TSINGHUA CHINA LAW REVIEW
Investment Dispute Resolution in the Shanghai Cooperation Organization: Institutional Design and Procedural Coordination
Created on:2026-02-07 23:07 PV:110
By SU Pan |18 Tsinghua China L. Rev. (2025) |   |   Download Full Article PDF

Abstract: The Shanghai Cooperation Organization (SCO) has emerged as a pivotal platform for China to shape the practice of international organizational law, particularly in the context of regional security and economic integration. Despite the SCO Charter’s commitment to peaceful resolution of disputes, the absence of a dedicated mechanism for investment disputes settlement poses a growing challenge. As cross-border investments among SCO member states expand, the frequency, complexity, and financial stakes of disputes have risen accordingly.
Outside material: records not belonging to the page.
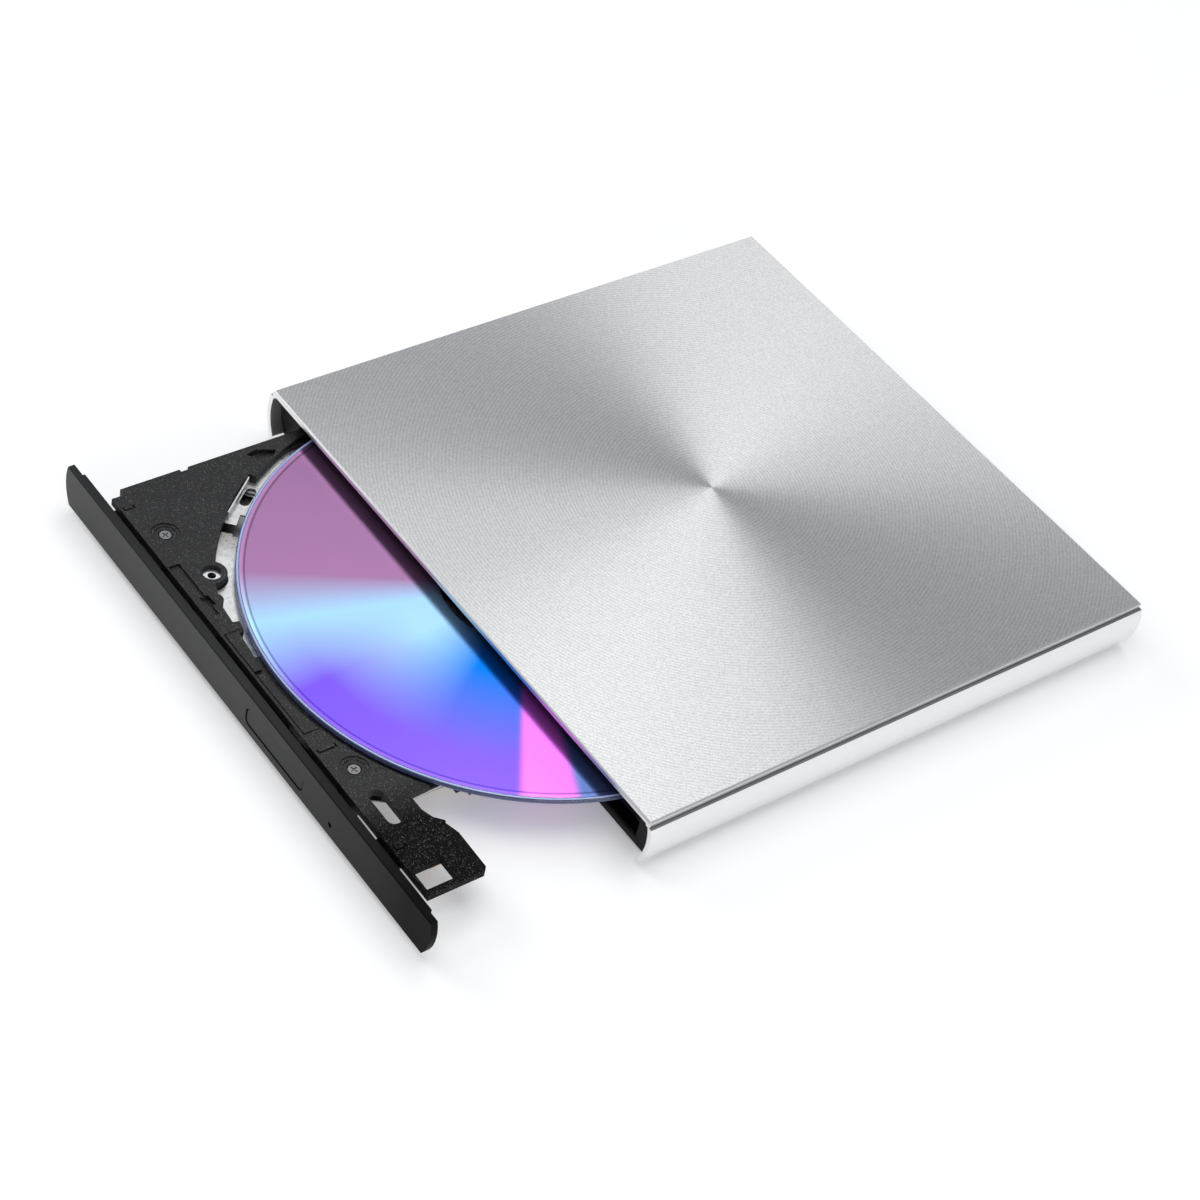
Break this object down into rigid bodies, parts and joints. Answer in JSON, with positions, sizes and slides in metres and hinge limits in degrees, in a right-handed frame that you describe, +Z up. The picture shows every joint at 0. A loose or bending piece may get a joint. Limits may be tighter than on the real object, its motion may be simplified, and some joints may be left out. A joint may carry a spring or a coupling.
{
  "type": "external optical drive",
  "caption": "Slim external disc drive: silver case, sliding black tray on telescopic rails, disc on its spindle, pickup sled, sprung eject button.",
  "frame": {"origin": "on the desk under the middle of the case, leaving the tray out of account", "axes": "+Z up, the tray comes out towards -Y, +X to the right seen from the front"},
  "size_m": [0.1424, 0.1859, 0.0139],
  "materials": {
    "silver_cover": "spun concentric grain on top, satin sides",
    "case_black": "fine matt",
    "bezel_black": "satin",
    "tray_black": "fine spark texture",
    "inner_black": "matt",
    "rubber": "matt",
    "sheet_steel": "plated sheet",
    "galvanised": "bright galvanised",
    "bright_steel": "polished",
    "dark_screw": "blackened",
    "motor_metal": "plated",
    "cast_alloy": "die cast",
    "brass": "turned",
    "copper_coil": "enamelled wire",
    "pcb_green": "solder mask",
    "flex": "polyimide film",
    "disc": "mirrored data side",
    "lens": "coated lens"
  },
  "bodies": {
    "case": {"top_cover": "silver_cover", "bottom_cover": "case_black", "front_frame": "case_black", "rubber_feet": "rubber", "case_screws": "dark_screw", "chassis_pan": "sheet_steel", "chassis_lid": "sheet_steel", "chassis_screws": "bright_steel", "left_guide": "inner_black", "right_guide": "inner_black", "main_pcb": "pcb_green", "main_chips": "inner_black", "sata_plug": "inner_black", "bridge_pcb": "pcb_green", "bridge_chip": "inner_black", "sata_receptacle": "inner_black", "usb_shell": "bright_steel", "usb_tongue": "inner_black", "flex_cable": "flex", "latch_post": "sheet_steel"},
    "left_rail": {"left_rail": "sheet_steel"},
    "right_rail": {"right_rail": "sheet_steel"},
    "tray": {"tray_moulding": "tray_black", "bezel": "bezel_black", "deck_plate": "galvanised", "tray_bottom": "sheet_steel", "tray_screws": "cast_alloy", "tray_boss": "bright_steel", "spindle_stator": "motor_metal", "guide_rods": "bright_steel", "rod_clips": "inner_black", "stepper_motor": "motor_metal", "screw_bearing": "brass", "solenoid_coil": "copper_coil", "front_pcb": "pcb_green", "eject_switch": "motor_metal", "tray_flex": "flex"},
    "spindle": {"disc": "disc", "turntable": "inner_black", "clamp_balls": "bright_steel", "grip_ring": "rubber"},
    "pickup": {"pickup_sled": "cast_alloy", "rod_bushes": "brass", "laser_module": "brass"},
    "lens": {"lens_holder": "inner_black", "objective_lens": "lens"},
    "lead_screw": {"lead_screw": "bright_steel"},
    "eject_button": {"eject_button": "bezel_black"},
    "latch_lever": {"latch_lever": "inner_black"},
    "solenoid_plunger": {"solenoid_plunger": "bright_steel"}
  },
  "joints": [
    {"name": "tray_slide", "type": "slide", "parent": "case", "child": "tray", "axis": [0, -1, 0], "range_m": [-0.0505, 0.0785]},
    {"name": "left_rail_slide", "type": "slide", "parent": "case", "child": "left_rail", "axis": [0, -1, 0], "range_m": [0, 0.056]},
    {"name": "right_rail_slide", "type": "slide", "parent": "case", "child": "right_rail", "axis": [0, -1, 0], "range_m": [0, 0.056]},
    {"name": "eject_press", "type": "slide", "parent": "tray", "child": "eject_button", "axis": [0, 1, 0], "range_m": [0, 0.0005], "stiffness_N_per_m": 600},
    {"name": "disc_spin", "type": "hinge", "parent": "tray", "child": "spindle", "pos_m": [0.001, -0.0495, 0.0065], "axis": [0, 0, 1], "continuous": true},
    {"name": "pickup_slide", "type": "slide", "parent": "tray", "child": "pickup", "axis": [-0.7071, -0.7071, 0], "range_m": [-0.014, 0.0195]},
    {"name": "lens_focus", "type": "slide", "parent": "pickup", "child": "lens", "axis": [0, 0, 1], "range_m": [-0.0003, 0.0003], "stiffness_N_per_m": 60},
    {"name": "lead_screw_turn", "type": "hinge", "parent": "tray", "child": "lead_screw", "pos_m": [-0.03195, -0.05897, 0.0052], "axis": [-0.7071, -0.7071, 0], "range_deg": [-1700, 2360]},
    {"name": "latch_pivot", "type": "hinge", "parent": "tray", "child": "latch_lever", "pos_m": [0.0466, -0.1029, 0.0056], "axis": [0, 0, 1], "range_deg": [0, 16]},
    {"name": "plunger_slide", "type": "slide", "parent": "tray", "child": "solenoid_plunger", "axis": [1, 0, 0], "range_m": [0, 0.00064]}
  ],
  "couplings": [
    {"joint": "lead_screw_turn", "follows": "pickup_slide", "rad_per_m": 2094.4},
    {"joint": "latch_pivot", "follows": "plunger_slide", "rad_per_m": 436.33}
  ]
}
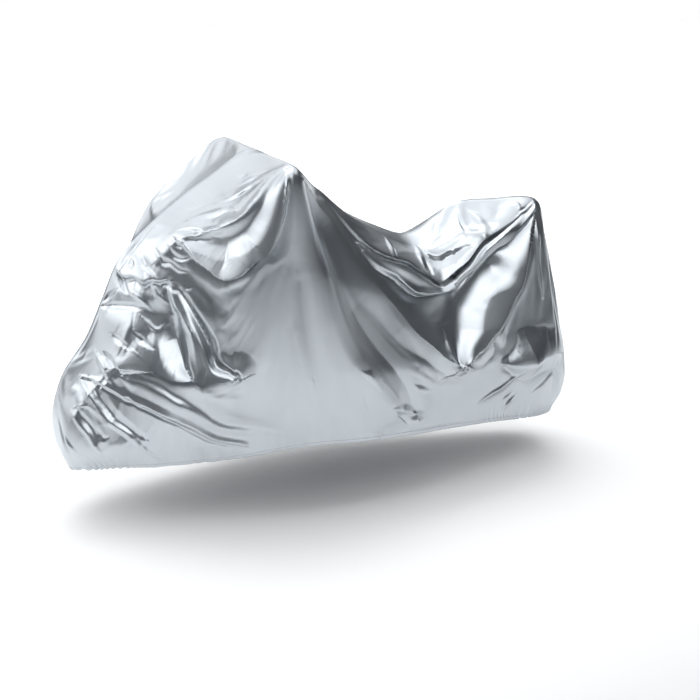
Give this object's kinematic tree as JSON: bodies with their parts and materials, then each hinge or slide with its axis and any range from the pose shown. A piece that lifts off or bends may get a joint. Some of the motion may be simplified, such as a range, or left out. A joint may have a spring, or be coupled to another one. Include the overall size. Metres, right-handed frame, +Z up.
{
  "type": "motorcycle cover",
  "caption": "Fitted motorcycle cover of thin silver-coated cloth, hollow, hanging in swags and folds between its peaks, dip and tail, with an elastic hem.",
  "frame": {"origin": "the middle of the cover's length and width, at the height of the lowest point of its hem", "axes": "+X from the front to the rear, +Y towards the rider's right, +Z up"},
  "size_m": [1.8097, 0.732, 1.0089],
  "materials": {
    "silver_cloth": "thin woven polyester with a silver coating, soft metallic sheen, creased"
  },
  "bodies": {
    "root": {"panel_left": "silver_cloth", "panel_right": "silver_cloth"}
  },
  "joints": []
}
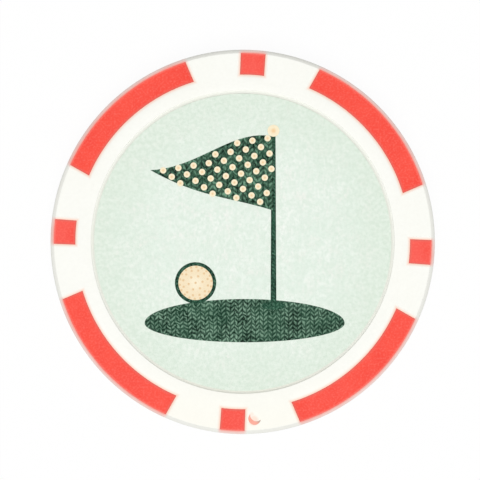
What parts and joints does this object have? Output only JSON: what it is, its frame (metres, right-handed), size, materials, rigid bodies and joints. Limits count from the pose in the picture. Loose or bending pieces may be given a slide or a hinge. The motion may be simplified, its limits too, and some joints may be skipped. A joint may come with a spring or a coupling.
{
  "type": "ball marker",
  "caption": "Flat round golf ball marker like a moulded chip: white rim with red edge spots, shallow label recess on both faces, steel slug inside.",
  "frame": {"origin": "centre of the back rim face, which is the plane the chip lies on", "axes": "+Z out of the front (printed) face, +Y towards the top of the print, +X to its right"},
  "size_m": [0.04, 0.04, 0.0034],
  "materials": {
    "steel": "satin",
    "red_plastic": "satin",
    "white_plastic": "satin",
    "adhesive": "satin",
    "label_paper": "matte",
    "clear_film": "satin"
  },
  "bodies": {
    "root": {"steel_slug": "steel", "colour_wheel": "red_plastic", "white_body": "white_plastic", "front_adhesive": "adhesive", "front_label": "label_paper", "front_laminate": "clear_film", "back_adhesive": "adhesive", "back_label": "label_paper", "back_laminate": "clear_film"}
  },
  "joints": []
}
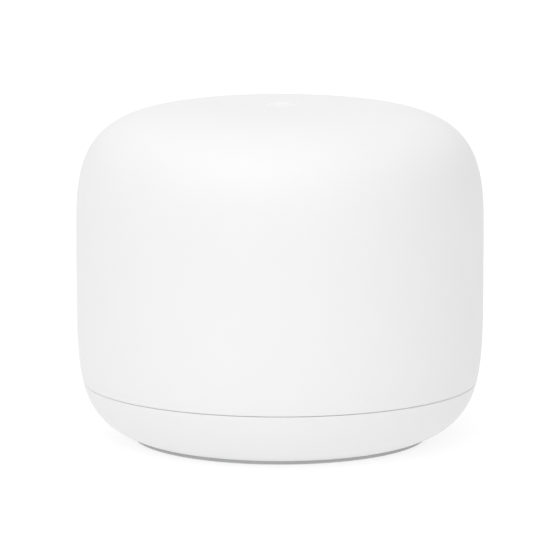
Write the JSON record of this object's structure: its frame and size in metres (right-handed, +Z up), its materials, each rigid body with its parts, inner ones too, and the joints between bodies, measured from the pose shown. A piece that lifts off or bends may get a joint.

Such disputes often involve sensitive issues such as energy infrastructure, sovereign guarantees and regulatory expropriation, necessitating a structured yet flexible resolution framework. This study argues that the SCO should establish a multi-tiered dispute resolution system tailored to the shared legal traditions and economic priorities of its member. First, the mechanism should prioritize consultation and mediation consistent with the consensus-driven ethos of the SCO. Second, it should incorporate quasi-judicial procedures to address high-stakes claims while avoiding the politicization associated with traditional investor-state arbitration. Crucially, the system must harmonize domestic judicial remedies with international procedural norms, ensuring enforceability without undermining state sovereignty. Furthermore, the paper examines procedural coordination challenges, including forum selection, parallel proceedings and post-award enforcement. It proposes institutional reforms to mitigate conflicts between domestic laws of SCO members and emerging international investment rules. For China, proactive engagement in shaping this mechanism aligns with its strategic priorities in regional economic governance and reinforce the SCO’s role as a rule-maker in the international legal order.